1. on that moment someone says to you it'll come when you least expect it:
(or, another favorite, when you stop looking).
these expressions are the equivalent of someone saying it'll be in the last place you look, when you've lost something.
which is to say, correct. but also asinine.
of course it's the last place you look. which might also be the first, and how can both those things be true? it might also be the second place you look or the four-hundred-and-sixty-third place. there's no telling.
2. when someone asks why you didn't like a particular man who had great affection for you, your response need be nothing more than a simple because.
because. period.
one word.
that response is wholly enough. affection given freely (which is the only way it can be given) does not mean you must reward it or reciprocate it. hell, you don't even have to be flattered by it.
but if that word alone does not suffice, how about this: because i didn't.
because because.
because i didn't like his laugh and i didn't like his smell. because at the end of our third date my only thought was please don't let this man kiss me, please don't let him touch me. the body knows. it always knows. and it'll tell you. but you have to listen.
a man's affection (or rather, any romantic partner's affection) is a starting point. a fork in the road. the absolute minimum of what must be expected. and if you choose to walk in the other direction, so be it. a man's affection is not a life raft, nor is it a fainting couch on which to collapse. to accept or not is your choice. and you need not explain that to anyone.

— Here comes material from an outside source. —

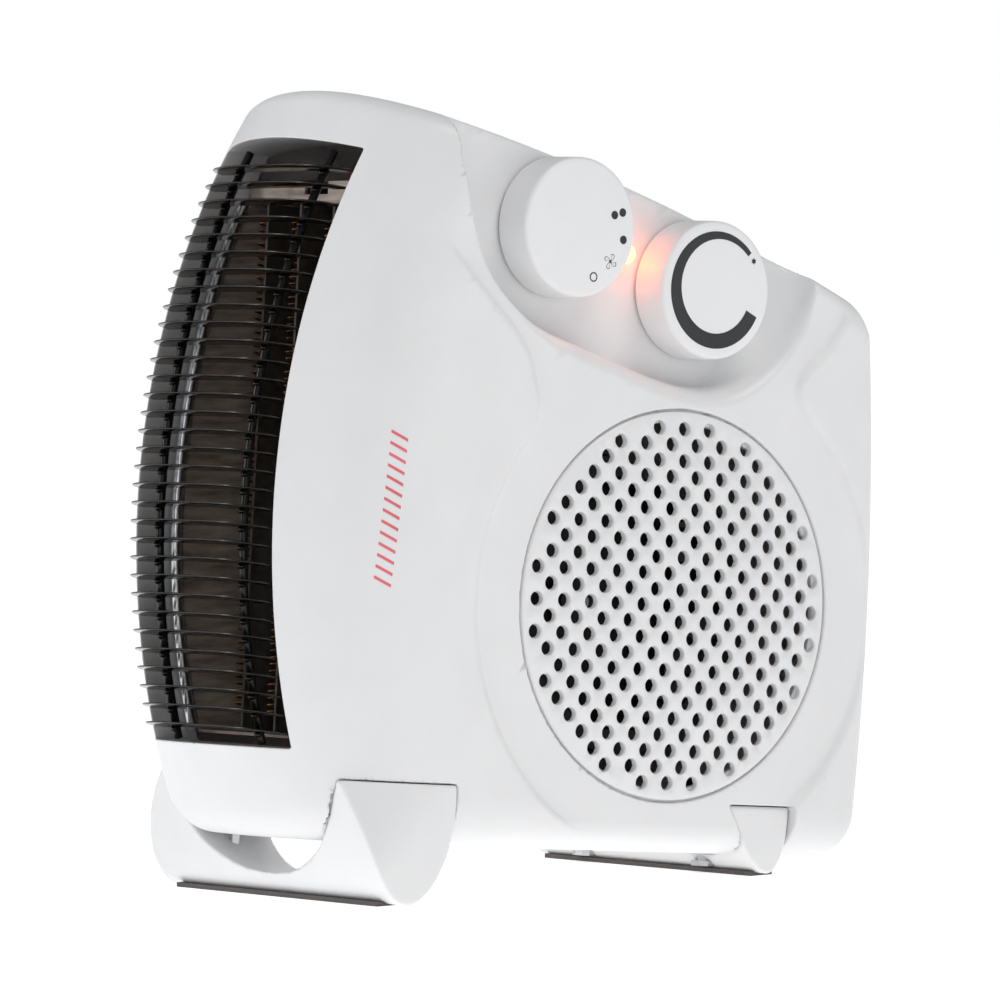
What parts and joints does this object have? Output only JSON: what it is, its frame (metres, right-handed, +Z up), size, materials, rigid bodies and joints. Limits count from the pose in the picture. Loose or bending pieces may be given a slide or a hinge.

3. sometimes you just need someone to pass the lonely with.
and that is okay.
affection can be real and true and good and going absolutely nowhere.
some men will highlight your loneliness. draw attention to it, make it worse. their hand on your knee a distancing thing. and some men will raze that loneliness with a single glance. these are the men who will reveal themselves as home in the span of a night--in the length of time it takes to drink a glass of wine. these are the men who you will move mountains for--they are rare and remarkable and between the two of you a sort of alchemy takes flight.
and then there are the men who you want to kiss--the men you want to adore, but will never fall in love with. so kiss them. and go to breakfast with them. let them buy you dinner. take them to the movies and ruin summers with them.
people speak in directives about love. love entirely or not at all. take the whole of it or none of it. nothing in between.
but the thing is, sometimes the in-between is really good. it is something-else-entirely and sometimes something-else-entirely is entirely right. for a time, it is entirely right. rich and fertile practice ground. a meaningful passing of the time.
sometimes something-else is the comfort of a man’s arm wrapped around you—the immediacy of its warmth and touch, but nothing else. it is not home and it is not the promise of home. but it is nonetheless healing and restorative. and it is your choice.
and that's okay.
man, i wish someone had told me it was okay a good long while ago.
you do not have to live your life according to the prevailing opinions about love and making a life. you have only to be ruthlessly honest with yourself about what it is you want and what it is you'll accept one-day-at-a-time.